Juan Álvaro Montoya


Álvaro Uribe Vélez ha definido la vida política nacional de los últimos 20 años. No es necesario citar sus servicios, su influencia o su trasegar. Ya se conocen sus favores a la patria. De sus contribuciones a la nación se podrían escribir innumerables páginas por quienes recordamos el país que recibió en el año 2002 y lo comparamos con el que entregó en 2010. Gratitud eterna por ello.
Con esto en mente, sorprende la forma como jóvenes bisoños en la política censuran con vehemencia el supuesto actuar criminal de Álvaro Uribe, quien aún sin condena en contra, es lapidado por sus enemigos. Estos párvulos sirven de caja de resonancia a prédicas radicales de una izquierda que desea la extensión total de Uribe y su legado. Para el inicio de su primer periodo presidencial, esos niños, si acaso habían nacido, tomaban leche materna o estudiaban sus primeras letras. No vivieron la debacle económica e inmobiliaria de la década de los 90, no conocieron las pescas milagrosas de “Romaña”, ni las tomas a municipios del “Mono Jojoy”, ni las extorsiones miserables a comerciantes honrados cuyo único delito era el buen sentido mercantil, ni el temor reverencial que infundían el “Negro Acacio”, “Grannobles” o “Karina”, ni el cinismo homicida de Carlos Castaño y el horror que su estructura armada sembró gracias al apoyo de traquetos fantoches que hacían alarde sin pudor de su dinero, obligando a hombres de bien a bajar su mirada cuando pasan por su lado, mientras silenciaban a una fuerza armada en su mayoría honesta, que impotente solo podía contemplar la forma como el país se escapaba de sus manos. Antes de Uribe se aseguraba que el nuestro era un “Estado fallido” y que sería imposible retomar la senda de crecimiento y recuperar la capacidad institucional. Para dolor de algunos y alegría de muchos, fue el mandato de Álvaro Uribe el que cambió todo.

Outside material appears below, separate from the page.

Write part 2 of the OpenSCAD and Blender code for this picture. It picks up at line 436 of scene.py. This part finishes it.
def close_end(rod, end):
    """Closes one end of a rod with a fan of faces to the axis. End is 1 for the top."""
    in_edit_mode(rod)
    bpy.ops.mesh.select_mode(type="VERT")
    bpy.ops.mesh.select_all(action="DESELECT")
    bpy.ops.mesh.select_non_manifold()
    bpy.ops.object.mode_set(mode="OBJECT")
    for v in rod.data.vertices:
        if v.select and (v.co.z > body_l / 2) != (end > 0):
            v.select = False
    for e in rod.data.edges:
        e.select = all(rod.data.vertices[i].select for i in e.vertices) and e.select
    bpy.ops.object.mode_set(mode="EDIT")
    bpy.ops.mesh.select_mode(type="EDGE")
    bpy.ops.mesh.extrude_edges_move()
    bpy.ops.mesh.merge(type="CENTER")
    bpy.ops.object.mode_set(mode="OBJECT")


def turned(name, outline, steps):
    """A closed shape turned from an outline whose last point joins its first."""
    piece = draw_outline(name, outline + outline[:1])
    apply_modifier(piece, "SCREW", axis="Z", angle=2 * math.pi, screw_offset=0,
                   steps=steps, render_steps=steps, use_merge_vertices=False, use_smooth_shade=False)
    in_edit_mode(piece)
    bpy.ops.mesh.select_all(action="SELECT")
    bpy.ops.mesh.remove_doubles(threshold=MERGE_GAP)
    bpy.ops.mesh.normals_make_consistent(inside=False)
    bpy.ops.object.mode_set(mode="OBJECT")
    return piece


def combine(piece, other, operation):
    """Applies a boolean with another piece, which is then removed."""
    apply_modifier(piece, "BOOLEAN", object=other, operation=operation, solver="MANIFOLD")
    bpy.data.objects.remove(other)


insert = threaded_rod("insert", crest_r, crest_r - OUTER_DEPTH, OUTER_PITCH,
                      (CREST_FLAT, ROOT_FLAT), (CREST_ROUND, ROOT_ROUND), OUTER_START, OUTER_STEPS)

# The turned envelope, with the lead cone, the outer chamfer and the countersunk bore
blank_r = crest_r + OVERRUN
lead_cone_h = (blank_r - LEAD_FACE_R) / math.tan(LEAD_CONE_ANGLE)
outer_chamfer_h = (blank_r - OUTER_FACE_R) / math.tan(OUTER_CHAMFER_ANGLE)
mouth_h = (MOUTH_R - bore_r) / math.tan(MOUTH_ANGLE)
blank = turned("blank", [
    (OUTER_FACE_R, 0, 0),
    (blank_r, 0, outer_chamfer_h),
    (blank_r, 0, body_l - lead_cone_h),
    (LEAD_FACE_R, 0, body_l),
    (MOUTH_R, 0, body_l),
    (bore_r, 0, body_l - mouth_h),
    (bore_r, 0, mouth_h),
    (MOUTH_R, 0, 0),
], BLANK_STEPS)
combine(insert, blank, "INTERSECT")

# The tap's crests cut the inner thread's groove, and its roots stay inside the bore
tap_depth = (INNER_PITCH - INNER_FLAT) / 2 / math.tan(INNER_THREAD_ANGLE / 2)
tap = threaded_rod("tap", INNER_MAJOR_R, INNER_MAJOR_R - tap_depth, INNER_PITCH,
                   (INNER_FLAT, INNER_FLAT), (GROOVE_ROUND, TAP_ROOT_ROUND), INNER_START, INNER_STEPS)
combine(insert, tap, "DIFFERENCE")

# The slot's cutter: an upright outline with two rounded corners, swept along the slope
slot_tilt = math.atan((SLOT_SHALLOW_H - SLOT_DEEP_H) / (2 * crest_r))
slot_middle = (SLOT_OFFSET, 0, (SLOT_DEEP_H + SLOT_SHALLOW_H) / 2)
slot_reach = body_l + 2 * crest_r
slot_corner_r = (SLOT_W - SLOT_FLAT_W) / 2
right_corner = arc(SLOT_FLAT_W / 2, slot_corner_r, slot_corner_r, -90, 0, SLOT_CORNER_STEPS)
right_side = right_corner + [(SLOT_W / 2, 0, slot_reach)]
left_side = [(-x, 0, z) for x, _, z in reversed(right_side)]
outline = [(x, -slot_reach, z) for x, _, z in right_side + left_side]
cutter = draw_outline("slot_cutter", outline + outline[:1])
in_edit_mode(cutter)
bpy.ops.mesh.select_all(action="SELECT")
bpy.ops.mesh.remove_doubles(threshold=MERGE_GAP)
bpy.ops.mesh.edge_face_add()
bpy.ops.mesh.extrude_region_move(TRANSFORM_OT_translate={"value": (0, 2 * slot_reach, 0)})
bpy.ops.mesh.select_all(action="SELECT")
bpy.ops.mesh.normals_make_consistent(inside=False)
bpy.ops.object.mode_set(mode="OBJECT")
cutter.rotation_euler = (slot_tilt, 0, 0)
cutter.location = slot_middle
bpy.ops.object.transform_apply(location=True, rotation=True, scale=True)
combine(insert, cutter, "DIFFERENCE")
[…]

Su segundo periodo, tortuoso por el desgaste natural del poder, consolidó el trabajo iniciado y permitió que el nuestro pasara de ser un Estado paria a un modelo de desarrollo y progreso. Pero sus adversarios no perdonan. No podían olvidar que Álvaro Uribe los retiró militarmente de los alrededores de Bogotá para hundirlos en la profundidad de la selva donde el Estado no los alcanzaría. No permitirían que Uribe continuara recibiendo honores como “el gran colombiano” y mucho menos que fuera exaltado como un héroe o una figura de permanente influencia histórica. ¡No! Dado que su destrucción física era casi imposible gracias al conocido esquema de seguridad que lo acompaña, era menester cambiar de estrategia. Ahora era el momento de acabar con su nombre, su reputación y calumniar, mentir repetidamente y hacerlo tantas veces hasta que las mentiras se convirtieran en verdades.
De este modo Álvaro Uribe llegó a ser considerado por un sector de la opinión como una persona que quebranta la ley. Sin condena en contra - y aún no la tiene - celebran su detención como un paso para la democracia.
Las decisiones judiciales se obedecen. Punto. Es un imperativo legal. Sin embargo, sí se pueden cuestionar dentro de proceso judicial. Esta es la naturaleza de cualquier impugnación. A Uribe se le ha detenido para evitar que influya en el proceso. Este criterio, que ahora se predica sobre un expresidente de Colombia, que nunca se ha negado a comparecer y que siempre ha dado sus batallas dentro de la legalidad, no se aplicó a bandidos encorbatados que como Santrich estaban acusados de narcotráfico, con pruebas aportadas por los Estados Unidos y que a la menor oportunidad emprendieron su fuga para refundar una guerrilla anacrónica. No es justo.
Quienes tenemos memoria, quienes recordamos los horrores de lo que fue Colombia y ahora contemplamos el futuro con optimismo y las dificultades como oportunidades, solo podemos expresar nuestra tristeza por la forma como se ha mancillado a este hombre.
Solo nos resta decir: Ánimo presidente Uribe, pues no está vencido quien aún lucha.